Data block:

# # # #

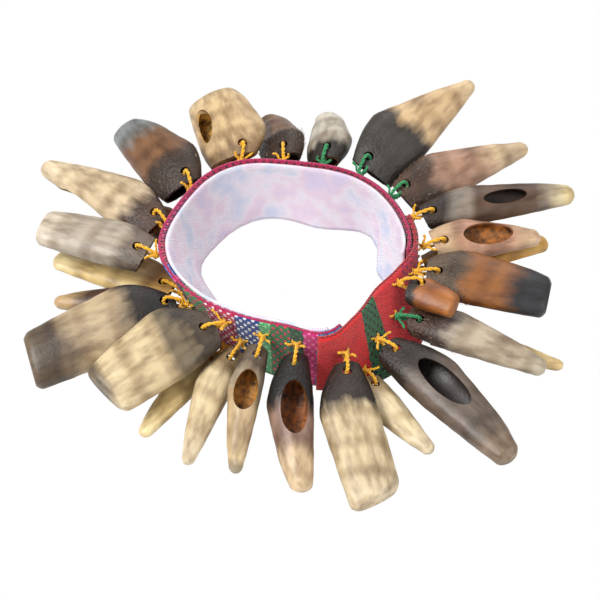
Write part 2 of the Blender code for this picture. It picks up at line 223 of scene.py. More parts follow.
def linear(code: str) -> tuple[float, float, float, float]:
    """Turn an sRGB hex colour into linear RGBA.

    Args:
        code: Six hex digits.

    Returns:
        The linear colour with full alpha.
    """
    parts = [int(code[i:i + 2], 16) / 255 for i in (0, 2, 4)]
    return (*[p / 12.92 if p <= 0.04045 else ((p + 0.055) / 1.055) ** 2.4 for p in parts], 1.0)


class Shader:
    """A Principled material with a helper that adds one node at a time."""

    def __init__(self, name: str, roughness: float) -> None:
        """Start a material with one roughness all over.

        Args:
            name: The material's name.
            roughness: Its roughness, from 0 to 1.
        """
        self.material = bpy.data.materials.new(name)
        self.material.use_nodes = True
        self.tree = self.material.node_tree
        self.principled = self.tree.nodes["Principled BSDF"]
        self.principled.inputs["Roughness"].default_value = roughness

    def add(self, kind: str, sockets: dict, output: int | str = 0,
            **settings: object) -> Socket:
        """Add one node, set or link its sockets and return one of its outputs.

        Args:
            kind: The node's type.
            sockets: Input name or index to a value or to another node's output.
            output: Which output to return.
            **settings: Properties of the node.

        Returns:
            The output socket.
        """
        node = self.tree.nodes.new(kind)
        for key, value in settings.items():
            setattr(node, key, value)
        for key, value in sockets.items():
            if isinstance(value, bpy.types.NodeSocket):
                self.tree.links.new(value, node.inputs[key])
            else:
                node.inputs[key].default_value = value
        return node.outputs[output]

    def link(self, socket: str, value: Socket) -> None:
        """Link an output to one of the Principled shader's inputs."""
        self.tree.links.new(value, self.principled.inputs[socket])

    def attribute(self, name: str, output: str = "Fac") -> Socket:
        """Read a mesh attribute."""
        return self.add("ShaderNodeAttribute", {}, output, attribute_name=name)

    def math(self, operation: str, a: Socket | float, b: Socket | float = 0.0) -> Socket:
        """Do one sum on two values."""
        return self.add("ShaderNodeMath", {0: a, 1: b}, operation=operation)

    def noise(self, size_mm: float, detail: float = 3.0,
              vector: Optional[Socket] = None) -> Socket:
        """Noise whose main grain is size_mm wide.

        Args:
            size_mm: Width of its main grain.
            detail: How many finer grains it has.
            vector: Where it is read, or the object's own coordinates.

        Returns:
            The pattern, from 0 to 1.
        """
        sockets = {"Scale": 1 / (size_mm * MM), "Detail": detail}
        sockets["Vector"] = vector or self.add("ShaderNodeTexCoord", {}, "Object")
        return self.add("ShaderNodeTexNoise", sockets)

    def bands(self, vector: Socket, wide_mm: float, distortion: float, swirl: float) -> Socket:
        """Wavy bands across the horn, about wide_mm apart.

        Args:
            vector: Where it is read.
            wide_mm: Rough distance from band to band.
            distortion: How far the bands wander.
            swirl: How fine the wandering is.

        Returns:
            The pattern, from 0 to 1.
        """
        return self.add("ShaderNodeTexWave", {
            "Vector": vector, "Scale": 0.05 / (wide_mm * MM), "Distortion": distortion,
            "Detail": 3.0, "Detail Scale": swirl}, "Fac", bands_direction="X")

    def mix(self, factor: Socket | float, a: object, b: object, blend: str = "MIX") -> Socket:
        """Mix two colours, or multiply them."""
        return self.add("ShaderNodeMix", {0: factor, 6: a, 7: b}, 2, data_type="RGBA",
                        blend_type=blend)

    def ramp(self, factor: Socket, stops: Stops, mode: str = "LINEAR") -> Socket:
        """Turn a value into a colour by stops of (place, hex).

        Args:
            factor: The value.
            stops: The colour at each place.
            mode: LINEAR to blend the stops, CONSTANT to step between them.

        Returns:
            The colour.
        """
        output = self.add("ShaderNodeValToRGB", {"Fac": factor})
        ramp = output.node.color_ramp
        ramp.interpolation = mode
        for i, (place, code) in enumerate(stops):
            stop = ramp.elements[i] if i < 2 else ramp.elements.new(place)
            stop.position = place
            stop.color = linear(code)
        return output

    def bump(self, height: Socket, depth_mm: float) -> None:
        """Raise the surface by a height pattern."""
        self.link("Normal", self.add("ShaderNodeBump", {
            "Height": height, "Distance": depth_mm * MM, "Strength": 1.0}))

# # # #

From the first line of the data through the line with "code: Six hex digits.", quote each line exactly and add nothing else.

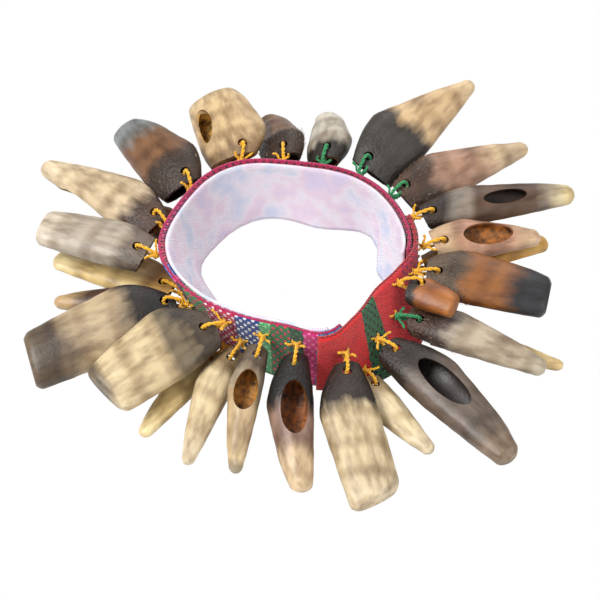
Write part 2 of the Blender code for this picture. It picks up at line 223 of scene.py. More parts follow.
def linear(code: str) -> tuple[float, float, float, float]:
    """Turn an sRGB hex colour into linear RGBA.

    Args:
        code: Six hex digits.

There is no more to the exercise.